> **Materials provided**
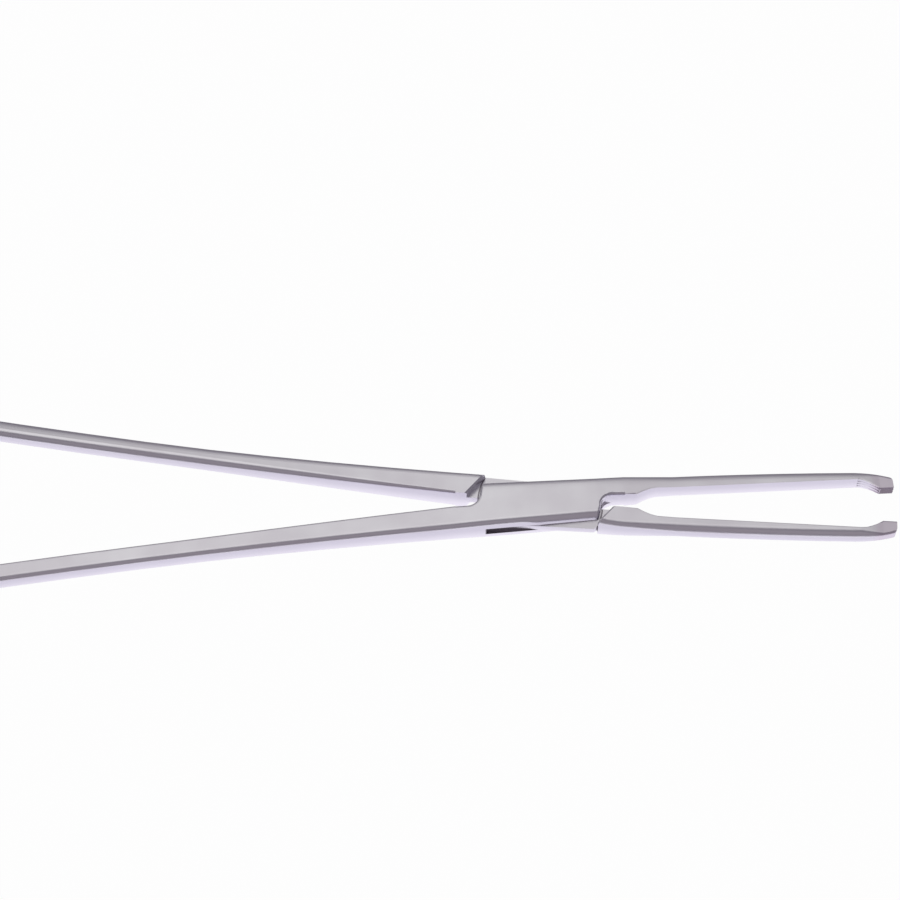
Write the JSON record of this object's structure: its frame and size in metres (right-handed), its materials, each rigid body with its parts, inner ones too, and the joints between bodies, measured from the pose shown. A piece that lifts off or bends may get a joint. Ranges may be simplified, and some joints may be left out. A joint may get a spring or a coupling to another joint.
{
  "type": "box-lock tissue forceps",
  "caption": "Long ring-handled grasping forceps with a box lock, a ratchet and slender jaws whose toothed tips turn inwards.",
  "frame": {"origin": "on the pivot axis, in the flat lower face of the lock", "axes": "+X from the pivot towards the jaw tips, +Y across the handles in the plane of the opening, +Z along the pivot axis, upwards"},
  "size_m": [0.249, 0.0844, 0.0062],
  "materials": {
    "steel": "finely polished stainless steel"
  },
  "bodies": {
    "box": {"box_half": "steel", "pivot_pin": "steel"},
    "tongue": {"tongue_half": "steel"}
  },
  "joints": [
    {"name": "box_lock_hinge", "type": "hinge", "parent": "box", "child": "tongue", "pos_m": [0, 0, 0.0031], "axis": [0, 0, -1], "range_deg": [-6.2, 38]}
  ]
}
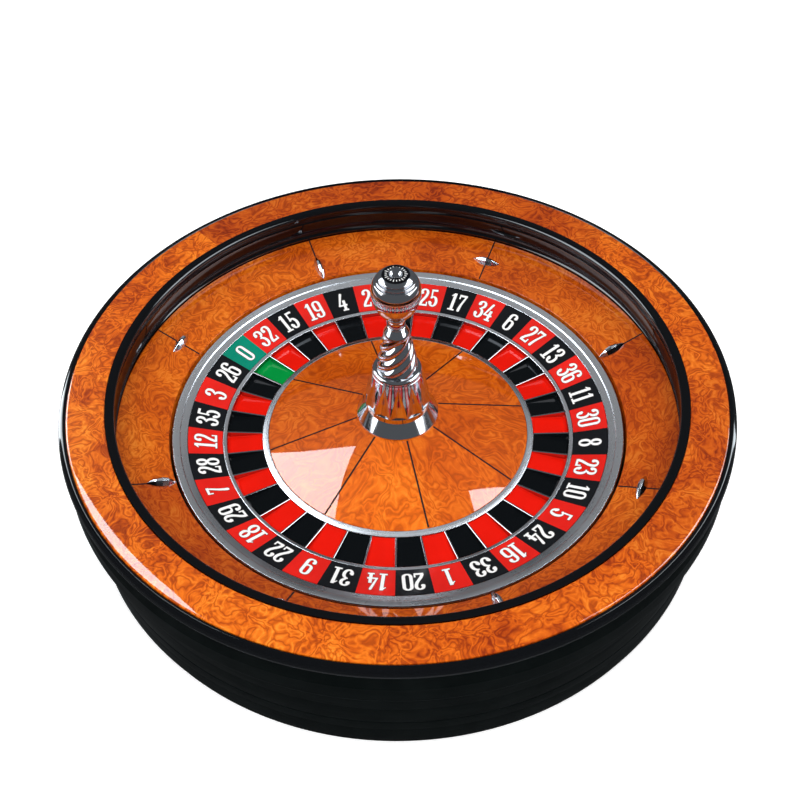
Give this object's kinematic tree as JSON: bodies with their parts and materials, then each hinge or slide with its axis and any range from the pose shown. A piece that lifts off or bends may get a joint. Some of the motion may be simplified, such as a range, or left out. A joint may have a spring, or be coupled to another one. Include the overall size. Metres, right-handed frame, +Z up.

> **Directive**
Each record must be repeated exactly as it is.

> **Worked answer**
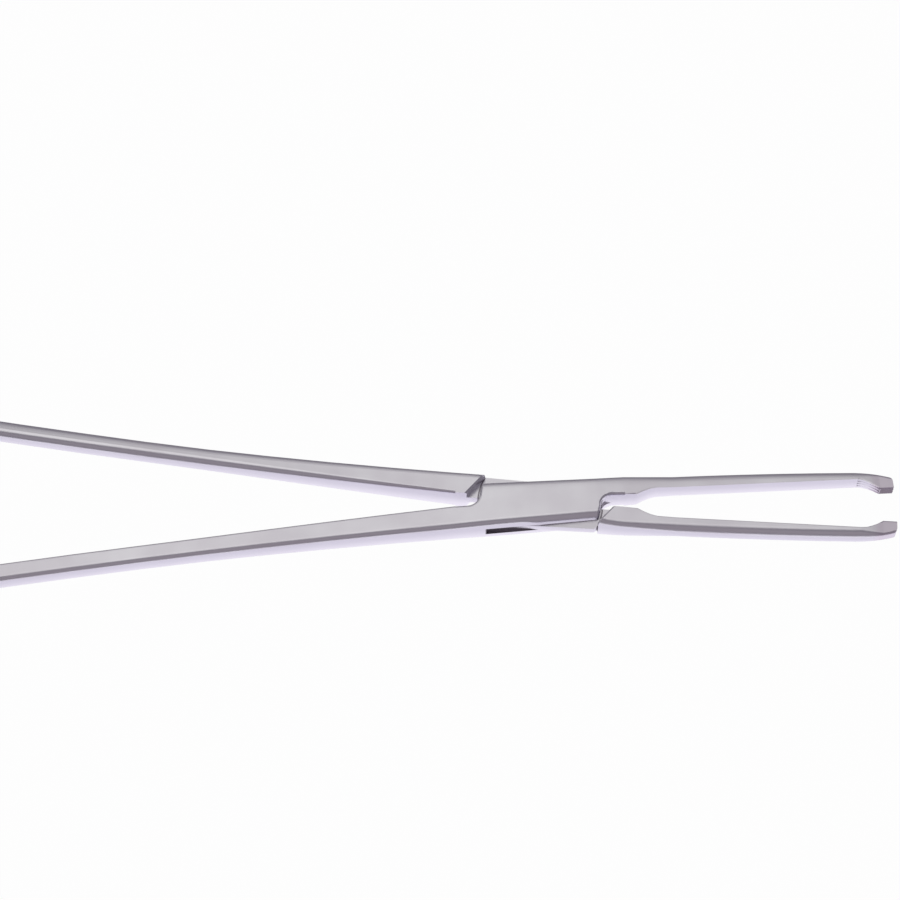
Write the JSON record of this object's structure: its frame and size in metres (right-handed), its materials, each rigid body with its parts, inner ones too, and the joints between bodies, measured from the pose shown. A piece that lifts off or bends may get a joint. Ranges may be simplified, and some joints may be left out. A joint may get a spring or a coupling to another joint.
{
  "type": "box-lock tissue forceps",
  "caption": "Long ring-handled grasping forceps with a box lock, a ratchet and slender jaws whose toothed tips turn inwards.",
  "frame": {"origin": "on the pivot axis, in the flat lower face of the lock", "axes": "+X from the pivot towards the jaw tips, +Y across the handles in the plane of the opening, +Z along the pivot axis, upwards"},
  "size_m": [0.249, 0.0844, 0.0062],
  "materials": {
    "steel": "finely polished stainless steel"
  },
  "bodies": {
    "box": {"box_half": "steel", "pivot_pin": "steel"},
    "tongue": {"tongue_half": "steel"}
  },
  "joints": [
    {"name": "box_lock_hinge", "type": "hinge", "parent": "box", "child": "tongue", "pos_m": [0, 0, 0.0031], "axis": [0, 0, -1], "range_deg": [-6.2, 38]}
  ]
}
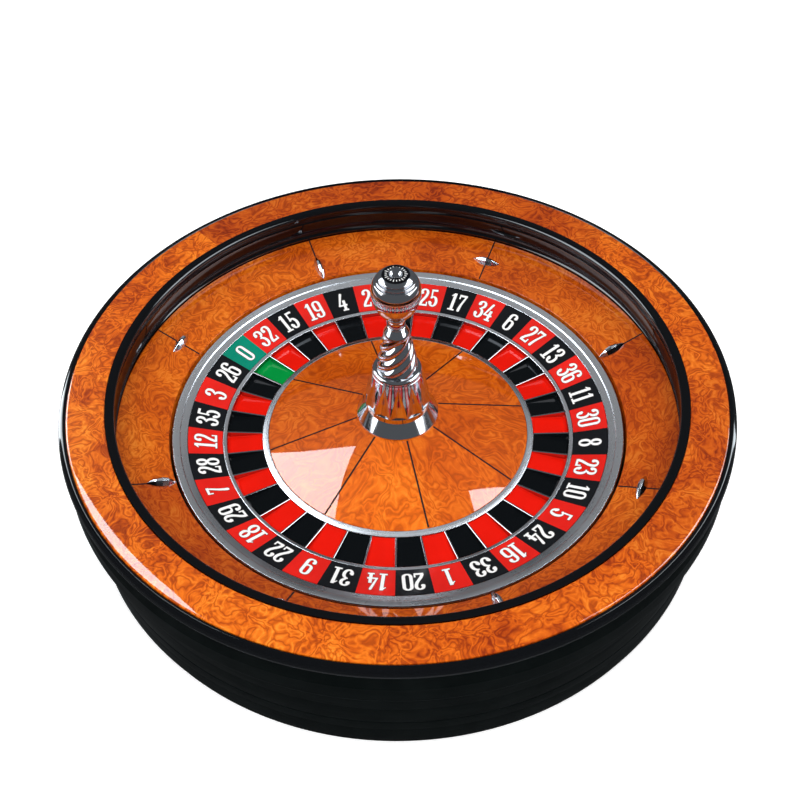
Give this object's kinematic tree as JSON: bodies with their parts and materials, then each hinge or slide with its axis and any range from the pose shown. A piece that lifts off or bends may get a joint. Some of the motion may be simplified, such as a range, or left out. A joint may have a spring, or be coupled to another one. Include the overall size. Metres, right-handed frame, +Z up.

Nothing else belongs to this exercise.